If you use fermacell rather than regular cement board the results will be better (it's heavier, but it's 3 times the price), also if you can hang your boards on metal furring (metal strips that you attach to whatever you're hanging the board on, then attach the board to the metal) that'll help. Also you need to seal the drylining along all the boards where they connect with each other and the floor/ceiling to make the room airtight ... and then you'll probably need some sort of ventilation ducts so you don't smother
 
So I've been told but not really sure, it seems to be right as some people have mentioned this already. Two solid walls (no cavity blocks) with rockwool in the middle. Then insulate the inside walls with rockwool and then put hard acoustic plasterboard over this and then skim it.
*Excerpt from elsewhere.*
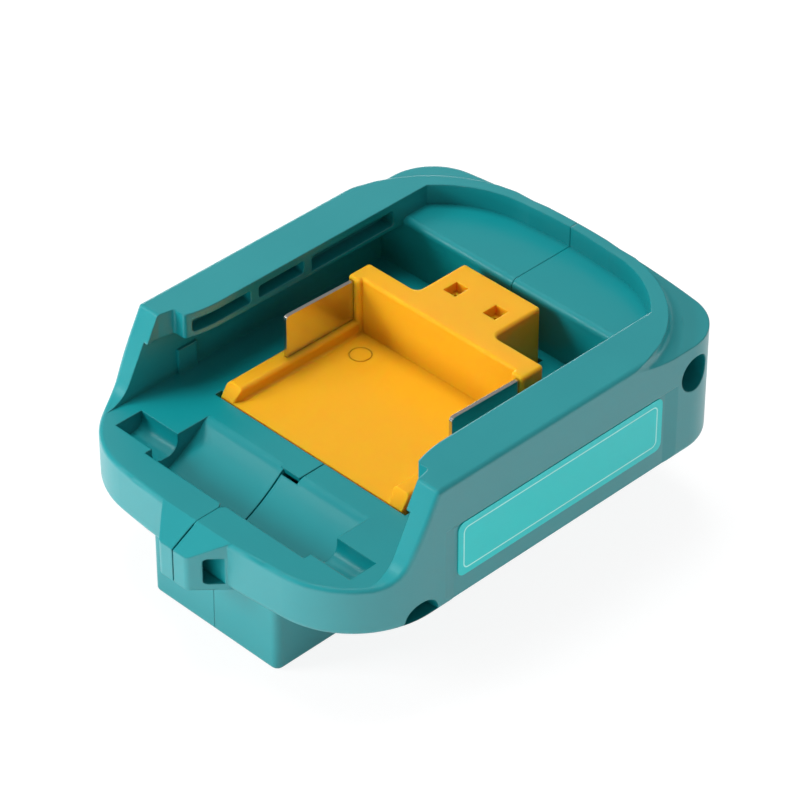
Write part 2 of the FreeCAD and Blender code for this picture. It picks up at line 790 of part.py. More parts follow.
    # Ribs that hold the circuit board's edge from below and above
    rib_front = block_inner_front + S.board_rib_margin
    for name, low, rear in (
            ("lower_rib", S.board_level - S.board_rib_height,
             cover_seat_y - S.usb_length - S.board_rib_margin),
            ("upper_rib", board_top, block_inner_rear - S.board_rib_margin)):
        pad(body, name, "XY", low, low + S.board_rib_height, rectangle(
            block_inner_x - S.board_rib_width, block_inner_x + 1, rib_front, rear))

    # Boss for the rear screw across the hollow under the ledge
    boss_radius = S.screw_tunnel_radius + S.screw_boss_wall
    pad(body, "rear_boss", "YZ", half_gap, cavity_half_width + 0.2,
        circle_points(S.rear_screw_y, S.rear_screw_level, boss_radius))

    # Socket mouth, cover seat and the cover's hinge hole in the block's rear wall
    mouth_half = S.usb_width / 2 + S.usb_mouth_fit
    pocket(body, "usb_mouth", "XZ", block_inner_rear - 0.5, S.block_rear_y + 1, rectangle(
        S.usb_centre_x - mouth_half, S.usb_centre_x + mouth_half,
        usb_bottom - S.usb_mouth_fit, S.board_level + S.usb_mouth_fit))
    pocket(body, "cover_seat", "XZ", cover_seat_y, S.block_rear_y + 1, rectangle(
        -1, S.cover_half_width + S.cover_fit,
        S.cover_hinge_level - S.cover_thickness / 2 - S.cover_fit, S.cover_top_level + S.cover_fit))
    hinge_radius = S.cover_pin_radius + S.cover_pin_fit
    hinge_end = S.cover_half_width + S.cover_pin_length + S.cover_fit
    pocket(body, "hinge_hole", "YZ", S.cover_half_width, hinge_end,
           circle_points(cover_axis_y, S.cover_hinge_level, hinge_radius))

    # Rear deck outside the D-shaped rim, whose outer arc leaves the side wall without a step
    rim_centre_x = S.case_half_width - S.rim_outer_radius
    rim_crown_radius = arc_radius_for(rim_centre_x, S.rim_outer_crown)
    rim_back_y = S.rim_outer_centre_y + S.rim_outer_radius
    deck_cutter = new_body("deck_cutter")
    pad(deck_cutter, "deck_space", "XY", S.deck_level, S.rail_top_level + 1, [
        (S.case_half_width, 0),
        (S.case_half_width, S.rim_outer_centre_y, S.rim_outer_radius),
        (rim_centre_x, rim_back_y, rim_crown_radius),
        (0, rim_back_y + S.rim_outer_crown),
        (-BIG, rim_back_y + S.rim_outer_crown),
        (-BIG, BIG),
        (BIG, BIG),
        (BIG, 0),
    ])
    round_edges(deck_cutter, "rim_cove", S.rim_cove_radius, lambda p: (
        near(p.z, S.deck_level) and (near(p.x, S.case_half_width) or (
            p.x < S.case_half_width.number and p.y < rim_back_y.number + 1))))
    return cut("half_casing", body, deck_cutter)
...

You also need a floating floor and loads of rockwool in the ceiling.

http://www.rockwool.co.uk/sw48827.asp
http://www.fermacell.co.uk/
http://www.bobgolds.com/AbsorptionCoefficients.htm

Then you need a set of earplugs, bottle of oxeygen and a fridge for the beer.
 
where, prey tell, can one purchase soundproofing foam?
soundproof-foam.jpg


i just want to dedicate a room to home-recording and want to block out traffic droning thru the window...was thinking egg-cartons but surely foam is as cost effective as buying and eating thru a tower-stack of eggs.

pd1998437.jpg
 
egg boxes or foam dont actullly proof sound, they diffuse it..

so, if you want to say, sound proof a window your best bet would be to make an enclosure over the window using something like MDF with rokwool and a couple of inches air gap in the construction. just make sure that the sound is coming from the window and not through the roof or walls.

you could buy some of that foam and place it around the room to kill reflections and 'deaden' the room, so any leaking external sounds would die very quickly rather than bouncing around.

the common misconception is that the egg cartons are for sound proofing, but in fact they aint at all.

and in case you are wondering...the only REAL and complete way to soundproof is to build a room within a room.
 
if your problem is the traffic on the street outside, then a budget option would be to just insulate the wall thats facing the road, any windows in the room and the ceiling, unless you live in a round tower in the middle of a roundabout. i've never had money to soundproof a room, what i use instead are arrangments of mattressess, tables turned on thier side and curtains, which is more damping the soundprrofing but does help . commercial soundproof windows are dependent on how large the air gap between the double glazing is. high end ones have a six inch gap, lower end have maybe 1 inch.

another option is to build a enclosure big enough to hold an amp and a mic, it can even be three sided, basically like a min vocal booth.... i'd say an effective one of those could be whipped up for about 40 euro if you have d.i.y abilities.

another option is little sheilds on the back of the mic's, if the have a cardiod pattern then placement and sheilding with respect to where your problems are could clean things up a bit too.
 
very excellent...haven't recorded in the room yet so just identifying obvious hot-spots...gonna get an 8' x 4' foam-backed plasterboard and screw a timberframe around it to sit neatly in btween the window reveals..the glass is dbl/glazed as is so 2inches of foam&plaster should take the edge off the traffic, right?

like the idea of a makeshift booth too...that would be damned efective.

most grateful.
 
Hey how come when im in my house i can hear people walking past talking really clearly but when im outside the house I cant hear people inside?